Adaptive Federated Learning via New Entropy Approach
Shensheng Zheng, Wenhao Yuan, Xuehe Wang, Lingjie Duan
TL;DR
FedEnt addresses Non-IID challenges in federated learning by introducing an entropy-based, decentralized adaptive learning-rate strategy. It derives a closed-form per-client learning rate through a discrete-time Hamiltonian framework and uses mean-field estimators to approximate other clients’ influence without inter-client communication, with fixed-point iterations ensuring estimator existence. Theoretical results bound client drifting and global loss, yielding a convergence rate that improves upon FedAvg. Empirical results on MNIST, EMNIST-L, CIFAR10, and CIFAR100 under Dirichlet-induced heterogeneity show that FedEnt achieves faster convergence and higher accuracy than FedAvg, FedAdam, FedProx, and FedDyn, confirming its practical impact for robust, scalable FL.
Abstract
Federated Learning (FL) has emerged as a prominent distributed machine learning framework that enables geographically discrete clients to train a global model collaboratively while preserving their privacy-sensitive data. However, due to the non-independent-and-identically-distributed (Non-IID) data generated by heterogeneous clients, the performances of the conventional federated optimization schemes such as FedAvg and its variants deteriorate, requiring the design to adaptively adjust specific model parameters to alleviate the negative influence of heterogeneity. In this paper, by leveraging entropy as a new metric for assessing the degree of system disorder, we propose an adaptive FEDerated learning algorithm based on ENTropy theory (FedEnt) to alleviate the parameter deviation among heterogeneous clients and achieve fast convergence. Nevertheless, given the data disparity and parameter deviation of heterogeneous clients, determining the optimal dynamic learning rate for each client becomes a challenging task as there is no communication among participating clients during the local training epochs. To enable a decentralized learning rate for each participating client, we first introduce the mean-field terms to estimate the components associated with other clients' local parameters.
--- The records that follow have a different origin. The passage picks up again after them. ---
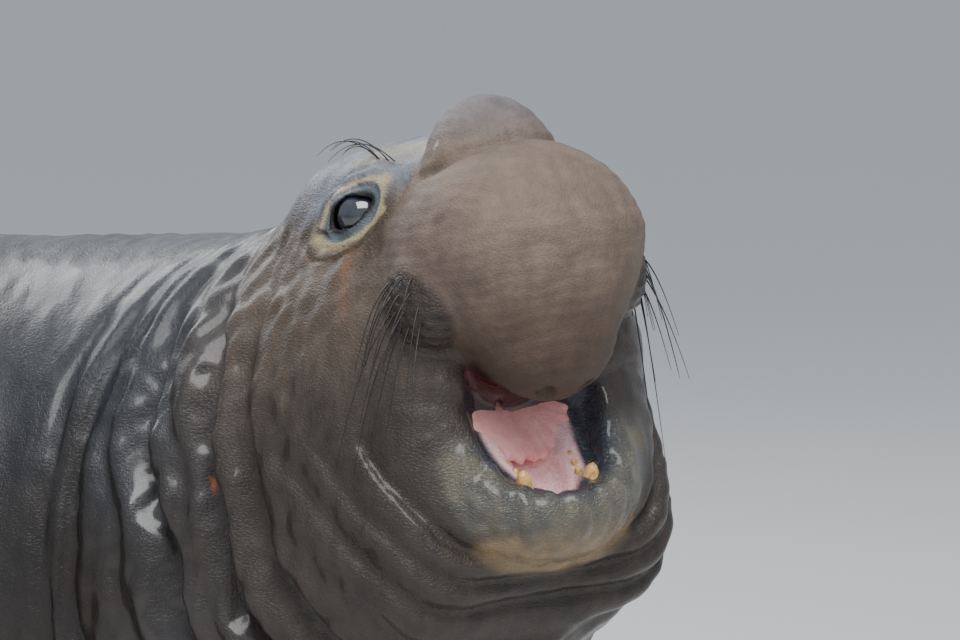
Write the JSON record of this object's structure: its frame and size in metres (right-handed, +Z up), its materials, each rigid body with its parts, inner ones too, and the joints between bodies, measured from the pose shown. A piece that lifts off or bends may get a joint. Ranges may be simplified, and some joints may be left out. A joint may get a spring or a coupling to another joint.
{
  "type": "elephant seal",
  "caption": "Still, life-size young bull elephant seal lying on its belly, head thrown back and turned right, mouth open, with a large proboscis.",
  "frame": {"origin": "on the floor, at the front of the flat that the chest and belly rest on, midway between the fore flippers", "axes": "+X from tail to chest along the body, +Y towards the animal's left, +Z up"},
  "size_m": [4.4156, 1.479, 1.0029],
  "materials": {
    "hide": "short wet fur over folded skin, grey-brown",
    "nose_skin": "matte, finely wrinkled brown skin",
    "lips": "wet wrinkled lips, dark grey to olive",
    "whiskers": "dark bumpy pads with black feelers",
    "tongue": "wet salmon-pink flesh",
    "teeth": "yellowed ivory",
    "eye": "wet, dark and cloudy",
    "claws": "dark horn"
  },
  "bodies": {
    "root": {"head": "hide", "neck": "hide", "torso_front": "hide", "torso_rear": "hide", "hindquarters": "hide", "tail": "hide", "fore_flipper_left": "hide", "fore_flipper_right": "hide", "hind_flipper_left": "hide", "hind_flipper_right": "hide", "proboscis": "nose_skin", "whisker_pad_left": "whiskers", "whisker_pad_right": "whiskers", "lower_jaw": "lips", "tongue": "tongue", "eye_left": "eye", "eye_right": "eye"}
  },
  "joints": []
}
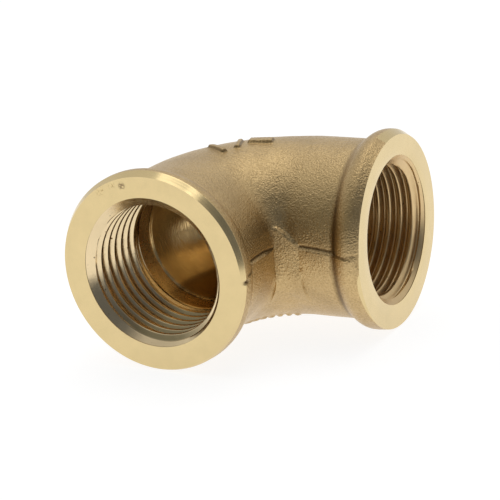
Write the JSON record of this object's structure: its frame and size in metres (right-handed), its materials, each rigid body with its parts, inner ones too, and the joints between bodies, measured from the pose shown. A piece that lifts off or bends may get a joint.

Furthermore, we provide rigorous theoretical analysis on the existence and determination of the mean-field estimators. Based on the mean-field estimators, the closed-form adaptive learning rate for each client is derived by constructing the Hamilton equation. Moreover, the convergence rate of our proposed FedEnt is proved. The extensive experimental results on the real-world datasets (i.e., MNIST, EMNIST-L, CIFAR10, and CIFAR100) show that our FedEnt algorithm surpasses FedAvg and its variants (i.e., FedAdam, FedProx, and FedDyn) under Non-IID settings and achieves a faster convergence rate.